WHAT IS BEING ASKED
Below is a listing; reproduce each line of it exactly.

--- INFORMATION PROVIDED ---

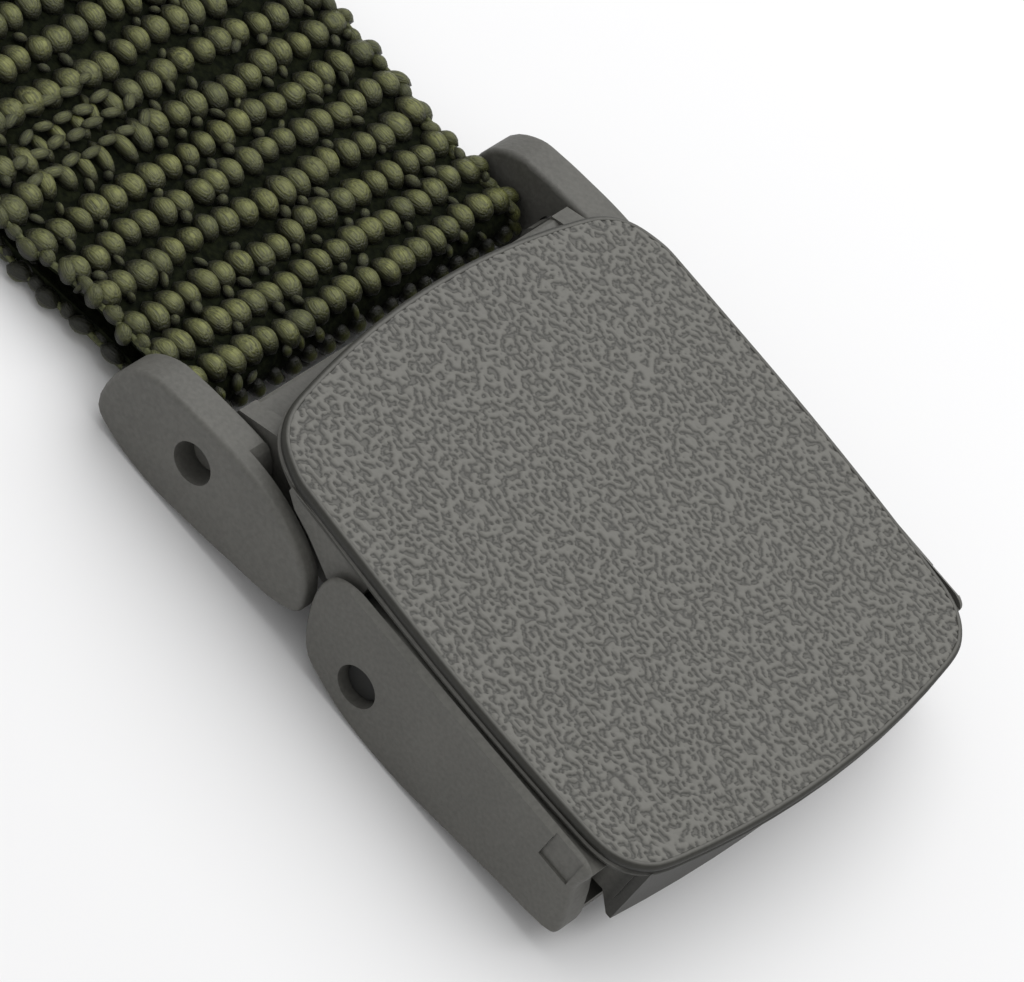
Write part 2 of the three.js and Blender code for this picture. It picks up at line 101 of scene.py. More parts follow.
WALL_LIGHT = 0.55
world = bpy.data.worlds.new("studio")
world.use_nodes = True
walls = world.node_tree.nodes["Background"]
walls.inputs["Color"].default_value = (1, 1, 1, 1)
walls.inputs["Strength"].default_value = WALL_LIGHT
bpy.context.scene.world = world

BOX_PLACE, BOX_AIM = Vector((-0.03, 0.21, 0.50)), Vector((0, 0, 0))
BOX_WIDTH, BOX_POWER = 0.80, 3.15
box_light = bpy.data.lights.new("overhead", "AREA")
box_light.size = BOX_WIDTH
box_light.energy = BOX_POWER
soft_box = bpy.data.objects.new("overhead", box_light)
soft_box.location = BOX_PLACE
soft_box.rotation_mode = "QUATERNION"
soft_box.rotation_quaternion = (BOX_AIM - BOX_PLACE).to_track_quat("-Z", "Y")
bpy.context.collection.objects.link(soft_box)

# Webbing: one coarse synthetic band, woven 38 mm wide. It comes in along the top,
# turns round the buckle's bar and goes back below, with both layers sewn together.
# Each rib is a row of plump yarns that float over a cord laid across the band.
MM = 0.001
BAND_WIDTH = 38 * MM
BAND_THICKNESS = 2.3 * MM
BAND_RUN = 43.6 * MM
BAND_BASE = 0.064 * MM
BAR_X = -4.648 * MM
BAR_Z = 3.864 * MM
LOOP_RADIUS = 2.15 * MM
LOOP_STEPS = 8
LINE_STEPS = 14
DIRECTION_REACH = 0.2 * MM
# Away from the buckle the band spreads: how far each edge moves out, over this share of the run
SPREAD_NEAR = 1.3 * MM
SPREAD_FAR = 1.0 * MM
WAIST_FAR = 0.5 * MM
SPREAD_START, SPREAD_END = 0.14, 0.46
# along is a share of the run, lift and gap are shares of the thickness
LAYERS = [
    {"along": 0.14, "lift": 0.22, "gap": 0.42},
    {"along": 0.24, "lift": 0.08, "gap": 0.46},
    {"along": 0.31, "lift": 0.02, "gap": 0.40},
    {"along": 0.38, "lift": 0.00, "gap": 0.18},
    {"along": 0.50, "lift": 0.00, "gap": 0.14},
    {"along": 0.80, "lift": 0.00, "gap": 0.14},
    {"along": 1.00, "lift": 0.00, "gap": 0.14},
]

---

FINAL RESULT
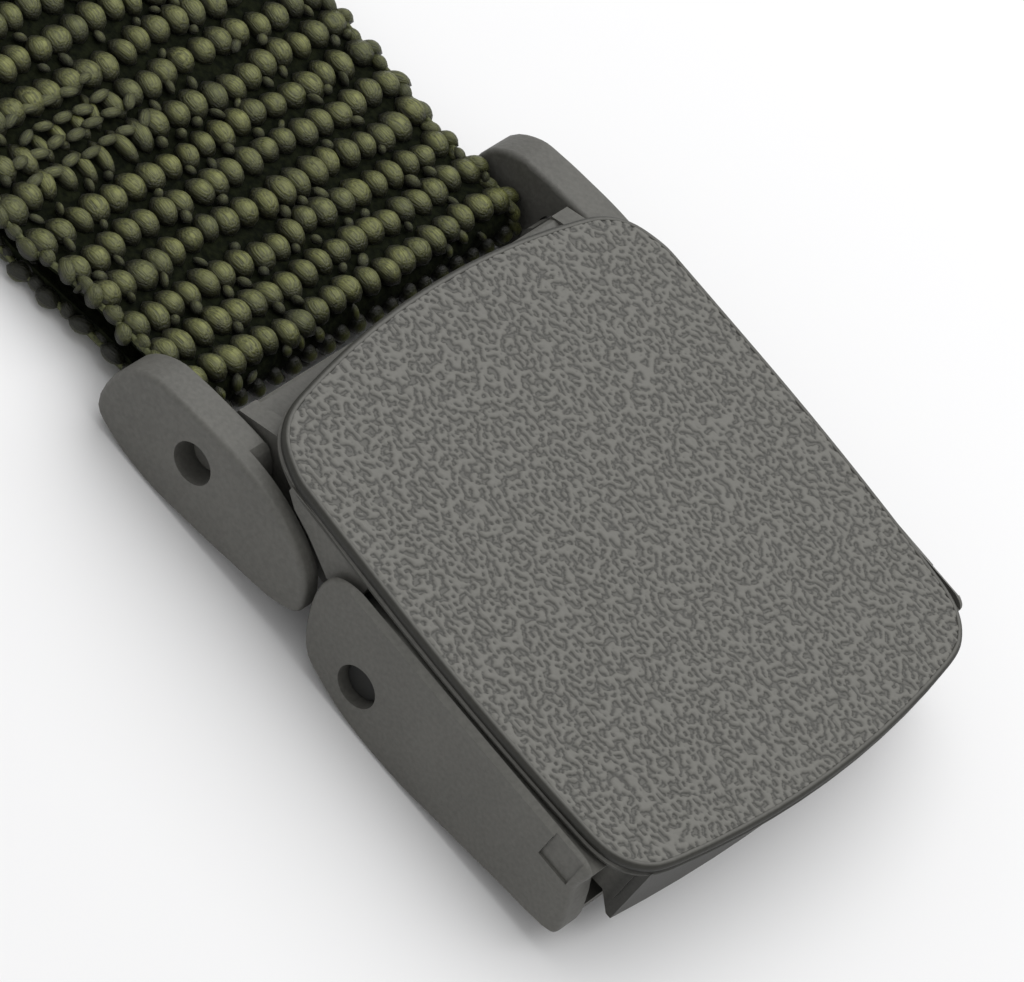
Write part 2 of the three.js and Blender code for this picture. It picks up at line 101 of scene.py. More parts follow.
WALL_LIGHT = 0.55
world = bpy.data.worlds.new("studio")
world.use_nodes = True
walls = world.node_tree.nodes["Background"]
walls.inputs["Color"].default_value = (1, 1, 1, 1)
walls.inputs["Strength"].default_value = WALL_LIGHT
bpy.context.scene.world = world

BOX_PLACE, BOX_AIM = Vector((-0.03, 0.21, 0.50)), Vector((0, 0, 0))
BOX_WIDTH, BOX_POWER = 0.80, 3.15
box_light = bpy.data.lights.new("overhead", "AREA")
box_light.size = BOX_WIDTH
box_light.energy = BOX_POWER
soft_box = bpy.data.objects.new("overhead", box_light)
soft_box.location = BOX_PLACE
soft_box.rotation_mode = "QUATERNION"
soft_box.rotation_quaternion = (BOX_AIM - BOX_PLACE).to_track_quat("-Z", "Y")
bpy.context.collection.objects.link(soft_box)

# Webbing: one coarse synthetic band, woven 38 mm wide. It comes in along the top,
# turns round the buckle's bar and goes back below, with both layers sewn together.
# Each rib is a row of plump yarns that float over a cord laid across the band.
MM = 0.001
BAND_WIDTH = 38 * MM
BAND_THICKNESS = 2.3 * MM
BAND_RUN = 43.6 * MM
BAND_BASE = 0.064 * MM
BAR_X = -4.648 * MM
BAR_Z = 3.864 * MM
LOOP_RADIUS = 2.15 * MM
LOOP_STEPS = 8
LINE_STEPS = 14
DIRECTION_REACH = 0.2 * MM
# Away from the buckle the band spreads: how far each edge moves out, over this share of the run
SPREAD_NEAR = 1.3 * MM
SPREAD_FAR = 1.0 * MM
WAIST_FAR = 0.5 * MM
SPREAD_START, SPREAD_END = 0.14, 0.46
# along is a share of the run, lift and gap are shares of the thickness
LAYERS = [
    {"along": 0.14, "lift": 0.22, "gap": 0.42},
    {"along": 0.24, "lift": 0.08, "gap": 0.46},
    {"along": 0.31, "lift": 0.02, "gap": 0.40},
    {"along": 0.38, "lift": 0.00, "gap": 0.18},
    {"along": 0.50, "lift": 0.00, "gap": 0.14},
    {"along": 0.80, "lift": 0.00, "gap": 0.14},
    {"along": 1.00, "lift": 0.00, "gap": 0.14},
]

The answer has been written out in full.